▶ _EXERCISE_
Extract the complete data exactly as given.

——

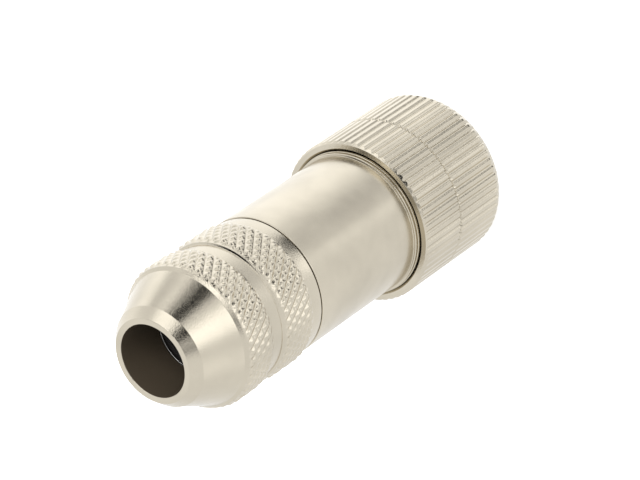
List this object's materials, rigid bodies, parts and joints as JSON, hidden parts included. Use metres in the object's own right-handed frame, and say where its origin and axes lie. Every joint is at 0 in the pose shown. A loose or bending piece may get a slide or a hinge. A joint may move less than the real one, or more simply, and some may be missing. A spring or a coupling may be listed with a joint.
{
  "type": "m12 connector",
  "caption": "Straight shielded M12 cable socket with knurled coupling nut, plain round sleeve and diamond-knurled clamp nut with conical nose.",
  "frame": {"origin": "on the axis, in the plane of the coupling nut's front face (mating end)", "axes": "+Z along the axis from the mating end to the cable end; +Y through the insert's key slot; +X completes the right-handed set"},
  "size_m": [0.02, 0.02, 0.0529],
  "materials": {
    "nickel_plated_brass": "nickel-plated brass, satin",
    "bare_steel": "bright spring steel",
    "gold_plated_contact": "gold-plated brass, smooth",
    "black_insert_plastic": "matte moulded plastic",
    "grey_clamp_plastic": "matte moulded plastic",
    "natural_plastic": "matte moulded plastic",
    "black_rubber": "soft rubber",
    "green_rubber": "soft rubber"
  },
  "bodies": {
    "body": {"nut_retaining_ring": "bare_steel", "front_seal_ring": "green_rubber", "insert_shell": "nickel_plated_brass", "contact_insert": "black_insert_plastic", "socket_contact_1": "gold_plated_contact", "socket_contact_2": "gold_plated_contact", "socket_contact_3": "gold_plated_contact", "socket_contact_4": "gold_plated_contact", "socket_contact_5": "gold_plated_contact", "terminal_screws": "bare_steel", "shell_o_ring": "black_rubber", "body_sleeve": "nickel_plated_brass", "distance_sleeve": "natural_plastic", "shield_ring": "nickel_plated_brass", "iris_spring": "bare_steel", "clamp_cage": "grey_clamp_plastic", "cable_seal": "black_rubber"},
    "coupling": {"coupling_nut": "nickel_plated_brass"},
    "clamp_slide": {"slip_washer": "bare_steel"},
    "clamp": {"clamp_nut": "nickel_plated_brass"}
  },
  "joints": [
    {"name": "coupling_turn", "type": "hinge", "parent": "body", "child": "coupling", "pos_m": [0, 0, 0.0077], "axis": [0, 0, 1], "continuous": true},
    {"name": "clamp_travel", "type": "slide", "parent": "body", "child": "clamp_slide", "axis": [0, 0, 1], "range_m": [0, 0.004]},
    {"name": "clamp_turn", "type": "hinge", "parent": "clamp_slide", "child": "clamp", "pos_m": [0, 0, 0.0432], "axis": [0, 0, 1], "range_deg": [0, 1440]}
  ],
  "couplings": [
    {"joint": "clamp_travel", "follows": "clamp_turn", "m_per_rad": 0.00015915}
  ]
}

——

▶ _OUTPUT BELOW_
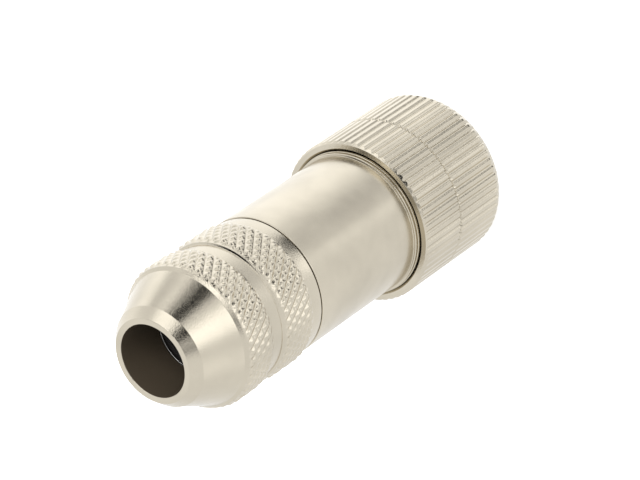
List this object's materials, rigid bodies, parts and joints as JSON, hidden parts included. Use metres in the object's own right-handed frame, and say where its origin and axes lie. Every joint is at 0 in the pose shown. A loose or bending piece may get a slide or a hinge. A joint may move less than the real one, or more simply, and some may be missing. A spring or a coupling may be listed with a joint.
{
  "type": "m12 connector",
  "caption": "Straight shielded M12 cable socket with knurled coupling nut, plain round sleeve and diamond-knurled clamp nut with conical nose.",
  "frame": {"origin": "on the axis, in the plane of the coupling nut's front face (mating end)", "axes": "+Z along the axis from the mating end to the cable end; +Y through the insert's key slot; +X completes the right-handed set"},
  "size_m": [0.02, 0.02, 0.0529],
  "materials": {
    "nickel_plated_brass": "nickel-plated brass, satin",
    "bare_steel": "bright spring steel",
    "gold_plated_contact": "gold-plated brass, smooth",
    "black_insert_plastic": "matte moulded plastic",
    "grey_clamp_plastic": "matte moulded plastic",
    "natural_plastic": "matte moulded plastic",
    "black_rubber": "soft rubber",
    "green_rubber": "soft rubber"
  },
  "bodies": {
    "body": {"nut_retaining_ring": "bare_steel", "front_seal_ring": "green_rubber", "insert_shell": "nickel_plated_brass", "contact_insert": "black_insert_plastic", "socket_contact_1": "gold_plated_contact", "socket_contact_2": "gold_plated_contact", "socket_contact_3": "gold_plated_contact", "socket_contact_4": "gold_plated_contact", "socket_contact_5": "gold_plated_contact", "terminal_screws": "bare_steel", "shell_o_ring": "black_rubber", "body_sleeve": "nickel_plated_brass", "distance_sleeve": "natural_plastic", "shield_ring": "nickel_plated_brass", "iris_spring": "bare_steel", "clamp_cage": "grey_clamp_plastic", "cable_seal": "black_rubber"},
    "coupling": {"coupling_nut": "nickel_plated_brass"},
    "clamp_slide": {"slip_washer": "bare_steel"},
    "clamp": {"clamp_nut": "nickel_plated_brass"}
  },
  "joints": [
    {"name": "coupling_turn", "type": "hinge", "parent": "body", "child": "coupling", "pos_m": [0, 0, 0.0077], "axis": [0, 0, 1], "continuous": true},
    {"name": "clamp_travel", "type": "slide", "parent": "body", "child": "clamp_slide", "axis": [0, 0, 1], "range_m": [0, 0.004]},
    {"name": "clamp_turn", "type": "hinge", "parent": "clamp_slide", "child": "clamp", "pos_m": [0, 0, 0.0432], "axis": [0, 0, 1], "range_deg": [0, 1440]}
  ],
  "couplings": [
    {"joint": "clamp_travel", "follows": "clamp_turn", "m_per_rad": 0.00015915}
  ]
}